Identification of an Amino Acid Defining the Distinct Properties of Murine β1 and β3 Subunit-Containing GABAA Receptors

Abstract

Murine γ-aminobutyric acid (GABA) type A homomeric receptors made of β₁ subunits are profoundly different, when expressed in Xenopus oocytes, from β₃ homomeric receptors. Application of the intravenous general anesthetic pentobarbital, etomidate, or propofol to β₃ homomeric receptors allows current flow. In contrast, β₁ homomers do not respond to any of these agents. Through construction of chimeric β₁/β₃ receptors, we identified a single amino acid that determines the pharmacological difference between the two β subunits.
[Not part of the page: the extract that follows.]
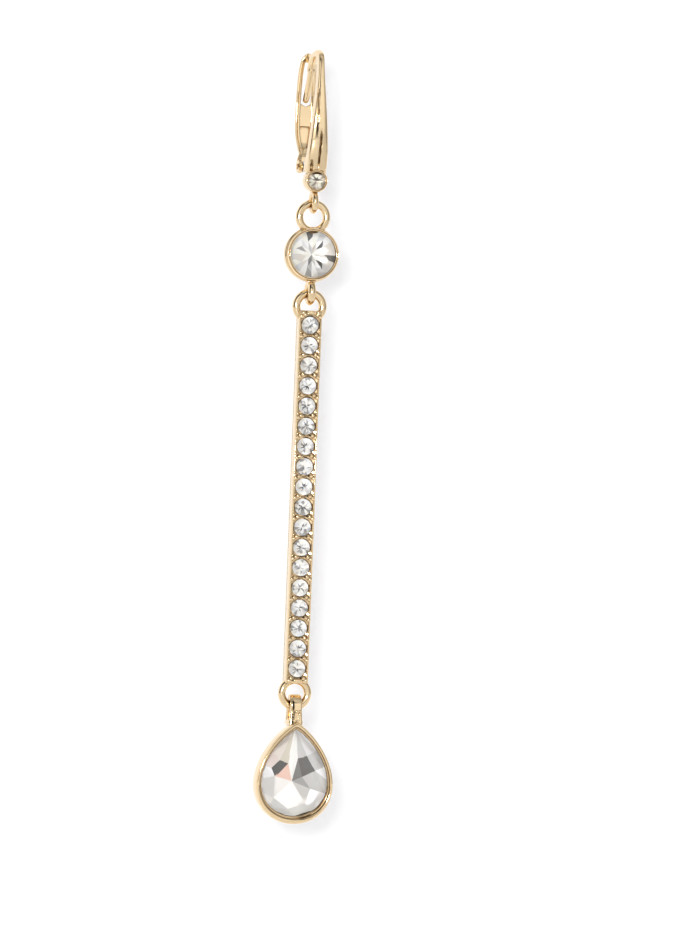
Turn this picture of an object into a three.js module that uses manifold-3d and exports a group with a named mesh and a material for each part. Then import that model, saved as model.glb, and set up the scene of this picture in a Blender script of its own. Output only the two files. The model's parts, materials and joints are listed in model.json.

When the serine residue present in the wild-type nonresponsive β₁ subunit is replaced by an asparagine found in the same position in the β₃ subunit, the resulting point-mutated β₁S265N forms receptors responsive to intravenous general anesthetics, like the wild-type β₃ subunits. Conversely, after mutation of the wild-type β₃ to β₃N265S, the homomeric receptor loses its ability to respond to these same general anesthetics. Wild-type-to-mutant titration experiments showed that the nonresponsive phenotype is dominant: A single nonresponsive residue within a pentameric receptor is sufficient to render the receptor nonresponsive. In α₁β_x or α₁β_xγ₂ heteromeric receptors, the same residue manifests as a partial determinant of the degree of potentiation of the GABA-induced current by some general anesthetics. The location of this amino acid at the extracellular end of the second transmembrane segment, its influence in both homomeric and heteromeric receptor function, and its dominant behavior suggest that this residue of the β subunit is involved in an allosteric modulation of the receptor.